É como tudo na vida. Tem de ser uma prioridade para nós há que disponibilizar tempo na nossa agenda. Se eu perceber quais são os benefícios que aqueles 15 ou 20 minutos investidos a planear a ementa, com refeições mais saborosas, mais saudáveis, com ingredientes naturais, me trazem estou no caminho certo. Há pessoas que compram muito mais do que aquilo que irão precisar. Por exemplo, associam o ser saudável a compras sem critério e em grandes quantidades o que acaba por levar ao desperdício de tempo e dinheiro. Ou seja, há que perceber os benefícios que aquele produto me traz, saber que numa primeira semana poderá levar mais tempo a planear, mas volvidas duas ou três semanas o processo será muito mais rápido. Sempre que percebemos que estamos perante receitas que nos sabem bem, há que juntá-las à nossa lista de receitas. Criar uma rotina, tal como o fazemos para tantas outras coisas e organizar o tempo: por exemplo à sexta-feira, à hora do almoço, tirar algum tempo e planear a ementa da semana seguinte, alternando alimentos e sabendo como os reaproveitar. Por exemplo, uma posta de salmão pode ser aproveitada num salteado de legumes. Cozendo grão para uma sopa, porque não aproveitar para um caril de grão com arroz basmati?
Planear pode significar baixar o orçamento mensal que dedicamos à alimentação, assim como reduzir o desperdício alimentar?
Costumo dizer aos meus filhos que há muitos outros meninos que não têm nada para comer. Uma forma de não desperdiçarmos é ter a cozinha organizada, comprar o que necessitamos e nas quantidades que vamos utilizar. Não nos deixarmos seduzir, por exemplo, por uma grande quantidade de vegetais bonitos, mas que não iremos utilizar na totalidade.
No seu livro não se limita a disponibilizar ementas semanais, dá ferramentas aos leitores. Que ferramentas são estas?

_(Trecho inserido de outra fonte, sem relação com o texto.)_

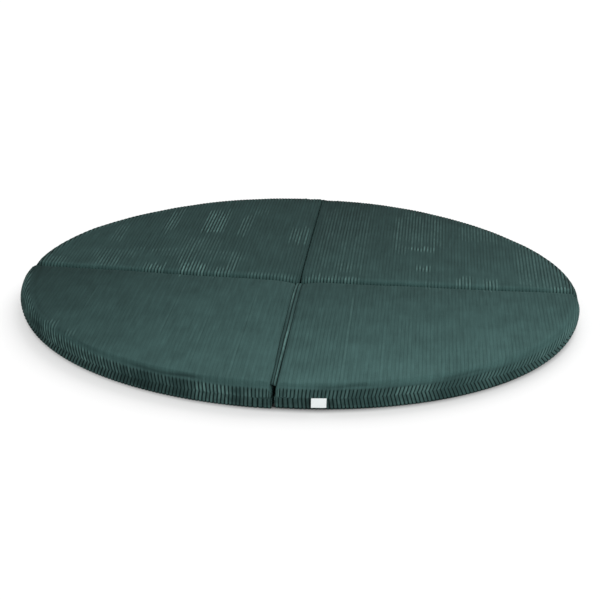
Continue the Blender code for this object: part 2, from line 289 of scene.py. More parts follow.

As ferramentas passam muito pelo passo a passo, para as pessoas se autonomizarem no que respeita a planearem as suas ementas, independentemente de procurarem apoio em especialistas. Saber como escolher os alimentos, as porções, por exemplo, usando a palma da mão e, depois, a organização da despensa e do frigorífico. Coloco-me sempre na posição do leitor, ou seja, se fosse eu a ler o livro que informação seria a mais pertinente.
A Sónia dá-nos vários exemplos de como cozinhar três pratos em menos de uma hora e trinta. Quer partilhar connosco alguns desses pratos?
A ideia é sempre reutilizar alimentos que sobram, ajustando-os a novas refeições. Desta forma, estou a poupar tempo. Posso fazer um salmão e um frango simultaneamente no forno. Mais tarde, sobrando, posso fazer um soufflé, um empadão, uns legumes salteados. Ou, na segunda-feira preparo um robalo e, com as sobras de peixe, na quarta aproveito-o desfiado numa salada. Ou seja, já nada tem a ver com o primeiro prato. Na prática, estamos a aproveitar as proteínas que citei para fazer segundos pratos e diversificar a alimentação. As pessoas acabam por repetir muito ou querer variar imenso. Não precisamos de estar todos os dias na cozinha a confecionar pratos novos. Cozinhamos, por exemplo, na segunda-feira para que dure até quarta-feira; depois voltamos a cozinhar na quinta de forma a termos refeições até domingo.
Acima de tudo, gostaria que os leitores percebessem que planear não é muito complicado. Que estejam motivados para planear, não vendo nisso uma perda de tempo e de energia. No caso dos casais, que partilhem a dois este planeamento e preparação das refeições e, havendo crianças, as chamem para estas tarefas.